Stephen Wilkes’s directorial debut sheds light on Maisel, his work, and his move to a 10,000 square foot studio/home in Brooklyn. It is said that there is no eccentric like a British eccentric. That may be true, but crusty New Yorkers can give them a run for their money. Maisel is cut from Jimmy Breslin/Pete Hamill cloth. Salty language is Maisel’s everyday discourse and he’s seldom seen without a cigar clinched in his teeth. His images not withstanding, some of the documentary’s most stunning frames are of Maisel sitting in shadow lighting a stogie, his face going from dark to light to dark–warm orange glows fading to black and back again.

This is appropriate for a film about Jay Maisel. Although his most famous shot is probably a black and white image of Miles Davis blowing his horn as if there was no tomorrow, in my estimation Masiel’s most striking images are those bathed in vivid colors. He has an eye for strong contrast–saturated yellow bleeding into rich orange, a blue pants-clad figure dragging a rope past a deep red wall, and hot reds and cool blues as backdrops for silhouetted figures. Gray Line presented the Bowery as hellishly exotic, but it was Maisel’s playground. Although he did commission work around the globe, many of Maisel’s images were taken in his neighborhood. He spent time on the street but also on the rooftop where he produced bird’s eye perspectives of the street and people. Today, skid row is giving way to investors and hipsters. Maisel’s images are a Bowery documentary in their own right, which gives Wilkes’s documentary a meta tint.

Numerous professional photographers appear on the screen to talk about why Maisel is an acknowledged master of our time, but Greg Heisler summed it best when he said that Maisel’s work is about “the joy of seeing.” Maisel underscores this by picking up an object or peering out the window and rhetorically asking, “How can anyone not see that?” Well… most don’t and that’s what makes Maisel’s work special.
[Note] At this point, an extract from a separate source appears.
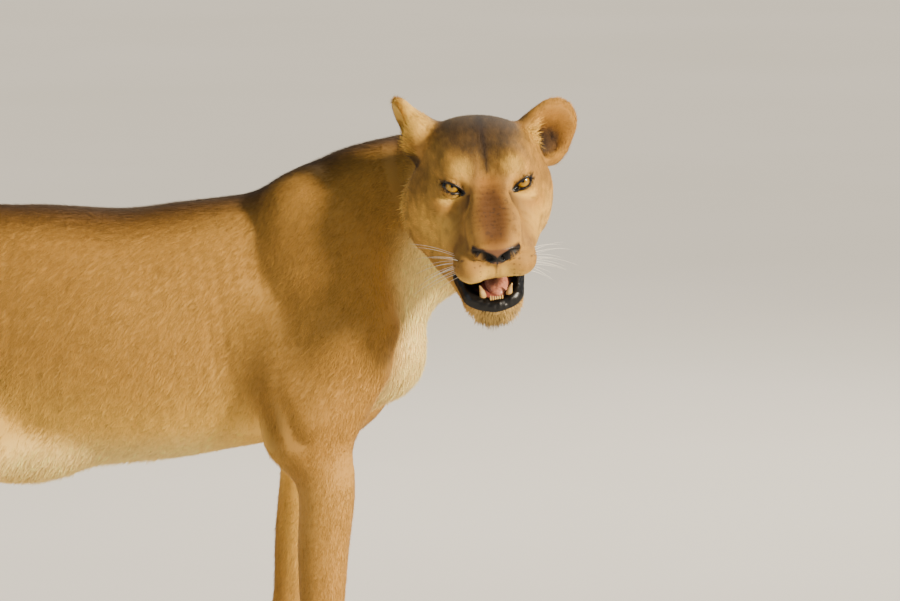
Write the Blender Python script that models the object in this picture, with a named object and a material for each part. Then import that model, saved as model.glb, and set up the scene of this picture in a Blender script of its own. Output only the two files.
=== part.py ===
"""A standing lioness, life size, as a museum would show her: still, with no joints.

Frame: metres, +X is the way the body faces, +Y its left, +Z up. The origin is on the floor, under
the middle of the animal's box. The outer surface is the tips of the coat.

The body is modelled whole, as a set of named masses that run softly into each other. The masses
are made as plain solids, joined by a voxel remesh, drawn onto the soft form that they describe, and
thinned. Cutters then part it into the pieces that a person would name, each cut a fine gap wide.
"""

import math
from dataclasses import dataclass, replace

import bmesh
import bpy
import numpy as np
from mathutils import Euler, Matrix, Vector

# ---- Driving sizes ----
GAP = 0.0006  # width of a cut between neighbouring pieces
EYE_RADIUS = 0.0185
HEAD_PLACE = (0.693, -0.210, 0.982)  # middle of the skull
HEAD_YAW = -76.5  # she looks round to her right
HEAD_PITCH = 15.0  # nose down
HEAD_ROLL = 4.0


# ---- Soft forms ----
def soft_join(first, second, blend):
    """The distance to two forms that run into each other over about the blend length."""
    share = np.clip(0.5 + 0.5 * (second - first) / blend, 0.0, 1.0)
    return second + (first - second) * share - blend * share * (1.0 - share)


def soft_cut(form, cutter, blend):
    """The distance to a form with a cutter taken out of it, its edge rounded by the blend."""
    return -soft_join(-form, cutter, blend)


def oval_distance(offsets, halves):
    """Roughly the distance to an ellipsoid, from offsets to its middle along its own axes."""
    near = np.sqrt(((offsets / halves) ** 2).sum(-1))
    slope = np.sqrt(((offsets / halves**2) ** 2).sum(-1))
    return near * (near - 1.0) / np.maximum(slope, 1e-6)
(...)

Wilkes was once one of Maisel’s interns and the two have genuine affection for each other. This peeks through the veneer of detachment that both men try to exude. In Maisel’s case, it’s a New Yorker’s affection made manifest by a pulled punch not a landed one, and a bemused hint of a smile when he answers a question that first induces a few swears. Here’s the other thing about Maisel: his bank building was choked full–and I mean full–of found objects, scavenged junk, scraps, and castoff building materials–that caught his eye for reasons not even he can always articulate. One is tempted to think “hoarder” when suddenly he picks up a pane of wavy green-tinted glass and holds it against another object. Snap! A great photo.
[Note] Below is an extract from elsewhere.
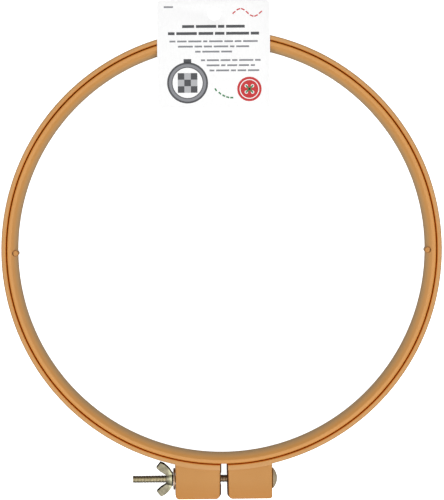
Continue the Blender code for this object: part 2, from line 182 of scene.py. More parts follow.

Imagine emptying 35,000 square feet of clutter, building material, props, photo lights, printers, and untold numbers of framed images. It took 35 trucks to haul it away, with Maisel lording over the decision of what to pitch, what to store, and what to move. That process was sometimes surreal. He tosses a wall full of unopened Kodak film, yet hastily assembles old VHS cases into a pattern, declares, “There’s a photo,” and tells the crew the cardboard cases must be saved.
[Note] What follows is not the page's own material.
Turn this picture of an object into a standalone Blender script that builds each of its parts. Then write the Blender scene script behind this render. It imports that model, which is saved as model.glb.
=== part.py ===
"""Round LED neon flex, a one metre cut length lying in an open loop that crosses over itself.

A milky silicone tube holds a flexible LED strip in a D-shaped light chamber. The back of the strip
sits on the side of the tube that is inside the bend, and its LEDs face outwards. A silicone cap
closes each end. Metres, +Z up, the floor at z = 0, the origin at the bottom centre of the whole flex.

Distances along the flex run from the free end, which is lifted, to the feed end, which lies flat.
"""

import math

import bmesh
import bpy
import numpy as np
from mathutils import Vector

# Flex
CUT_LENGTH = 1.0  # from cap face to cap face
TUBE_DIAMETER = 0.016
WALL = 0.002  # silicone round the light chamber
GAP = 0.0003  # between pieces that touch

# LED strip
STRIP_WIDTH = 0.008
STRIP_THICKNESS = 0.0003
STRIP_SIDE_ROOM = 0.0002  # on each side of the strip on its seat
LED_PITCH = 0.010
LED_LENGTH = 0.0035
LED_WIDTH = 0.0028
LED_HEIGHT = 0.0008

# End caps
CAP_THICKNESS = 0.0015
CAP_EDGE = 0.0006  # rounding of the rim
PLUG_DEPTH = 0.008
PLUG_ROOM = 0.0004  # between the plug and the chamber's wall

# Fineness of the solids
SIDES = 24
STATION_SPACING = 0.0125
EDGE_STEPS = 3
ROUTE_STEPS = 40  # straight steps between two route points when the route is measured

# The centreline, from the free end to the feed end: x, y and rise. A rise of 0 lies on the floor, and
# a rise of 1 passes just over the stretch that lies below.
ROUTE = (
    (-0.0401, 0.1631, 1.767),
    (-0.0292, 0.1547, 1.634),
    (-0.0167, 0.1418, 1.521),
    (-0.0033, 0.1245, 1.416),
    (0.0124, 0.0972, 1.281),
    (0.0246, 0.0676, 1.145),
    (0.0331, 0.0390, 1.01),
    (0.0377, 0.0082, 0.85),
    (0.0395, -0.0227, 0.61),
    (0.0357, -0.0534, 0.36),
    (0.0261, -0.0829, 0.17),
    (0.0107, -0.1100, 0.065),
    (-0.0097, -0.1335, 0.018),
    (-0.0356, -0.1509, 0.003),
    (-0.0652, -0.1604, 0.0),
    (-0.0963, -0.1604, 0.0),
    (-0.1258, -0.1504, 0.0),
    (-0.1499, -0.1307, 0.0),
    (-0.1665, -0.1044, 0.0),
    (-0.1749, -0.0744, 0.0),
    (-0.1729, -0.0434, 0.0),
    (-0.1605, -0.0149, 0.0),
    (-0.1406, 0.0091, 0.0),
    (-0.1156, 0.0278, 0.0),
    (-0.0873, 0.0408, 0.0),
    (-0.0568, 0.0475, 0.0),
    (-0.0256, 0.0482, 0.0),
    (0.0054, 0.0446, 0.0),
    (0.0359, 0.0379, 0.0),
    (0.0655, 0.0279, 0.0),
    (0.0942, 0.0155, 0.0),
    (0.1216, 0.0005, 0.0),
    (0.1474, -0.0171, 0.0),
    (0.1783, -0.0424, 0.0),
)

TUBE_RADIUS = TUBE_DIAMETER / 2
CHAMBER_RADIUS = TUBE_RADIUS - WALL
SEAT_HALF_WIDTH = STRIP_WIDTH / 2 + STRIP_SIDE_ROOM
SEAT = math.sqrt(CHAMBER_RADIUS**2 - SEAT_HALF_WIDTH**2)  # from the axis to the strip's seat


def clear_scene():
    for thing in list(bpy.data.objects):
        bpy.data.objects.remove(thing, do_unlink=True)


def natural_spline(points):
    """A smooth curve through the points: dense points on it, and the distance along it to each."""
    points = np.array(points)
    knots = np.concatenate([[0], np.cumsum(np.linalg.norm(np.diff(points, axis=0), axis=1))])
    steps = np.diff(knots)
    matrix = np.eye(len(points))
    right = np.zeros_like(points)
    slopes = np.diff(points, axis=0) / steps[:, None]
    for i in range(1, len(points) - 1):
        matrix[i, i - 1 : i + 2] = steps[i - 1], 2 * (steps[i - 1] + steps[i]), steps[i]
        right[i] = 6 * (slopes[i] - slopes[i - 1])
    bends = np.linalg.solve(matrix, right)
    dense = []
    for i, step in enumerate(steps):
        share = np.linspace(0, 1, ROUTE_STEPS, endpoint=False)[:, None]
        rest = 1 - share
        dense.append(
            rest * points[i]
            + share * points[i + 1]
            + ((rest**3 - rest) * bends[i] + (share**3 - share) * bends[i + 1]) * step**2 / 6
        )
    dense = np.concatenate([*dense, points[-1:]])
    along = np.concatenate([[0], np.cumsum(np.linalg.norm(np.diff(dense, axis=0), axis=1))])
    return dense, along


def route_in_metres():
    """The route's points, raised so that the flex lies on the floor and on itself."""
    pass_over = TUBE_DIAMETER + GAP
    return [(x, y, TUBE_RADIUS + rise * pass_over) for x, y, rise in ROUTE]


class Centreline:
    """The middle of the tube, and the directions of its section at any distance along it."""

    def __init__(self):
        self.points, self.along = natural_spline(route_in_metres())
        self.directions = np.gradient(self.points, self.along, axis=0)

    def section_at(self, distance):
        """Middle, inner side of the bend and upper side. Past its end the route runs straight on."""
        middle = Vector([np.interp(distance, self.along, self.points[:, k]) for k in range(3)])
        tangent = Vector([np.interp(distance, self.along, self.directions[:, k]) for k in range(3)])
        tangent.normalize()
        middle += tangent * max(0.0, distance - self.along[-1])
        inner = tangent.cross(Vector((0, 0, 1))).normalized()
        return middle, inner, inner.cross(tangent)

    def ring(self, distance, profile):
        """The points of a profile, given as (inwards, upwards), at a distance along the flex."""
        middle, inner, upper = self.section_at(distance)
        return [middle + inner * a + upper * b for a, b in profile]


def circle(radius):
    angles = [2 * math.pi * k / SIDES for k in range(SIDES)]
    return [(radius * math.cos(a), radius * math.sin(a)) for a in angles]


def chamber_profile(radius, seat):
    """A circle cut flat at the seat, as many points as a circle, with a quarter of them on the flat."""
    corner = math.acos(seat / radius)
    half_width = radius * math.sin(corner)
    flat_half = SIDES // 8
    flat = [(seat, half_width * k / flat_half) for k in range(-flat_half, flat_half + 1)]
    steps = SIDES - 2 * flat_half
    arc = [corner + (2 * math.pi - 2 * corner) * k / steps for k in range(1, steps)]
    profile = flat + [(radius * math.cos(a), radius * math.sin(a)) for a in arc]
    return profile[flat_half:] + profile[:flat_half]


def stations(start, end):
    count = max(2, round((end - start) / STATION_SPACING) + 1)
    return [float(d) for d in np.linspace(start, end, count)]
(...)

Maisel’s wife and daughter also appear in the film. One is tempted to nominate each for sainthood until we realize they are quite capable of taking care of themselves. It might be fun living with such an offbeat genius, but Maisel is also such a contrarian that I longed for a bit more exploration of his tics and orneriness and less on the contrivance of whether or not he will make his moving deadline. At 79 minutes, though, Jay Myself gives us just enough to appreciate the subject without making us reach for a cudgel. Maisel poses the question of what do we prefer: a photograph or photographing. For Maisel it’s the act of shooting which, for him, is a form of New York Zen: moments in which the world and its problems briefly disappear. The film skirts the edge of hagiography, but viewing it will alter how you see.